SKorea Plans to Raise $500 Billion For Reunification

by STEVE HAN | @steve_han
editor@charactermedia.com

South Korea’s top financial regulator said Tuesday that rebuilding North Korea’s moribund economy after an eventual reunification would cost about $500 billion, which the government says can be raised without increasing taxes, according to Yonhap.

Although South Korea’s Financial Services Commission (FSC) chairman Shin Je-yoon said that the figure of $500 billion is open for revision, it would be the estimate needed to stimulate North Korea’s depressed economy. FSC’s blueprint added that the estimated sum would be sufficient to increase North Korea’s gross domestic product (GDP) per capita from last year’s $1,251 to $10,000 in 20 years. North Korea’s current GDP total of $31 billion is equivalent to South Korea’s 1971 GDP and just 2 percent of its GDP from last year.
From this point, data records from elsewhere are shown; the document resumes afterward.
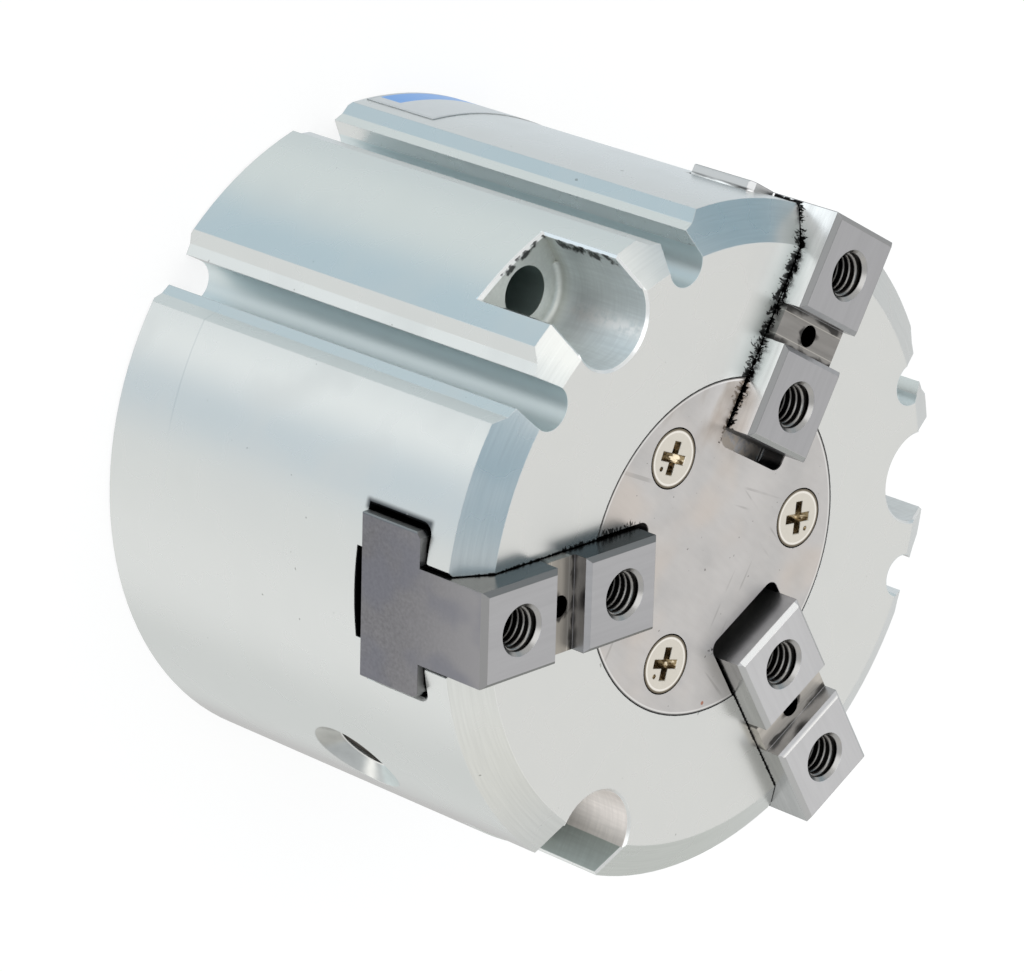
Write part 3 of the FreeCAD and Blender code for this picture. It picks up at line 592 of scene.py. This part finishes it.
for name, turn in jaw_turns.items():
    ground = Finish(name + "_ground_steel", (lit_tops[name], lit_tops[name], lit_tops[name] + 0.015), 1.0, 0.30)
    grain = ground.noise(1700.0, 3.0, (0.07, 1.0, 0.3), turn)
    ground.shade(0.10, grain)
    along = ground.along(turn)
    across = ground.calc("ABSOLUTE", ground.across(turn))

    end = ground.rise(along, housing_radius - 0.5 * mm, housing_radius - 0.4 * mm)
    ground.coat((0.20, 0.195, 0.205), 0.42, end)
    ground.shade(0.16, ground.noise(3200.0, 3.0), end, gain=2.2)
    ground.shade(0.16, ground.noise(110.0, 2.0), end, middle=0.45, gain=1.2)
    # Painted light: the end face grows lighter towards the top.
    ground.tint((0.33, 0.32, 0.33), ground.both(end, ground.rise(ground.z, 34.0 * mm, 50.0 * mm)))
    blued = ground.rise(ground.noise(190.0, 2.0), 0.42, 0.66)
    ground.tint((0.18, 0.185, 0.225), ground.both(end, blued, 0.5))

    flank = ground.both(
        ground.rise(across, jaw_half - 0.05 * mm, jaw_half - 0.01 * mm),
        ground.rise(along, housing_radius - 0.03 * mm, housing_radius - 0.07 * mm),
    )
    ground.coat((lit_flanks[name], lit_flanks[name], lit_flanks[name]), 0.24, flank)
    outwards = ground.rise(along, cross_slot - 0.7 * mm, cross_slot + 0.7 * mm)
    # Dark flanks: partly oil, partly painted shade, strongest on jaw_1.
    ground.tint((0.12, 0.125, 0.12), ground.both(flank, outer_oil_and_shade[name], outwards))
    inwards = ground.rise(along, cross_slot + 0.7 * mm, cross_slot - 0.7 * mm)
    ground.tint((0.06, 0.062, 0.06), ground.both(flank, inner_oil_and_shade[name], inwards))
    ground.shade(0.25, ground.noise(1500.0, 3.0, (0.10, 1.0, 1.0), turn), flank)

    slope = ground.calc("ADD", across, ground.z)
    chamfer = ground.rise(slope, jaw_half + jaw_top - 0.45 * mm, jaw_half + jaw_top - 0.42 * mm)
    ground.coat((lit_long_edges[name], lit_long_edges[name], lit_long_edges[name]), 0.4, chamfer)
    slope = ground.calc("ADD", along, ground.z)
    chamfer = ground.rise(slope, housing_radius + jaw_top - 0.5 * mm, housing_radius + jaw_top - 0.47 * mm)
    ground.coat((0.34, 0.335, 0.335), 0.35, chamfer)
    slope = ground.calc("SUBTRACT", ground.z, along)
    chamfer = ground.both(
        ground.rise(slope, jaw_top - jaw_inner_end - 0.45 * mm, jaw_top - jaw_inner_end - 0.42 * mm),
        ground.rise(across, jaw_half - 0.35 * mm, jaw_half - 0.38 * mm),
    )
    ground.coat((lit_inner_edges[name], lit_inner_edges[name], lit_inner_edges[name]), 0.22, chamfer)

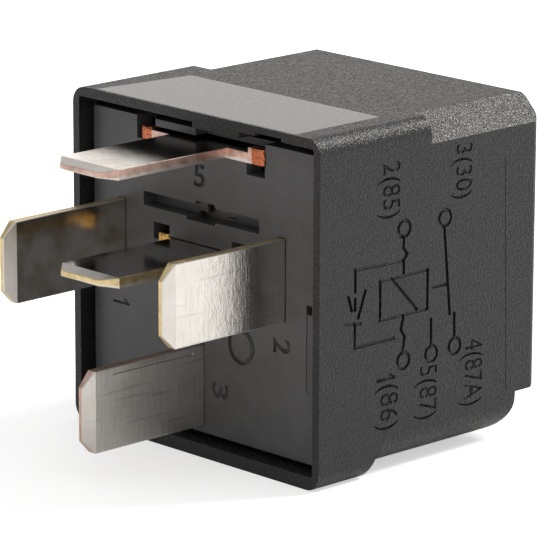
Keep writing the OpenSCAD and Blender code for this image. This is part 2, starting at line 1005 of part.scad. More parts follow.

FSC said that South Korea would also spend an additional $175 billion on North Korea’s infrastructural and industrial developments.

South Korea plans to raise half of the estimated fund from its public financial institutions, notably the Korea Development Bank and Korea Exim Bank, in a similar manner to what the Germany’s government-owned bank, the KfW, did for the German reunification in 1990.

These institutions will play a similar role to Germany’s government-owned bank, the KfW, which provided a bulk of the finance into the West and East Germany reunification in 1990.

The rest of South Korea’s estimated funds could be financed by commercial banks, tax revenues, development projects in North Korea and overseas development aid (ODA).

“In the initial stage of unification, the government will lead the North Korean development by using state funds and projects, and then the ODA and private investments can be utilized,” said Shin. “We have to consider many factors, including the economic gap between the two countries and macroeconomic variables before introducing a currency system to the North.”

Under current circumstances, discussions of Korean reunification’s costs are practically moot as serious talks between the two Koreas about merging have not taken place since the Korean War. The two countries remain technically at war as the Korean War ended in 1953 with an armistice and not a peace treaty.

President Park Geun-hye said in a speech last year that a reunification would be a daebak, which roughly translates to “bonanza” in English, as the South’s capital and technology would go hand in hand with the North’s human and natural resources. However, her comments were met with scathing criticisms from the North, which accused her of “pipe-dreaming.”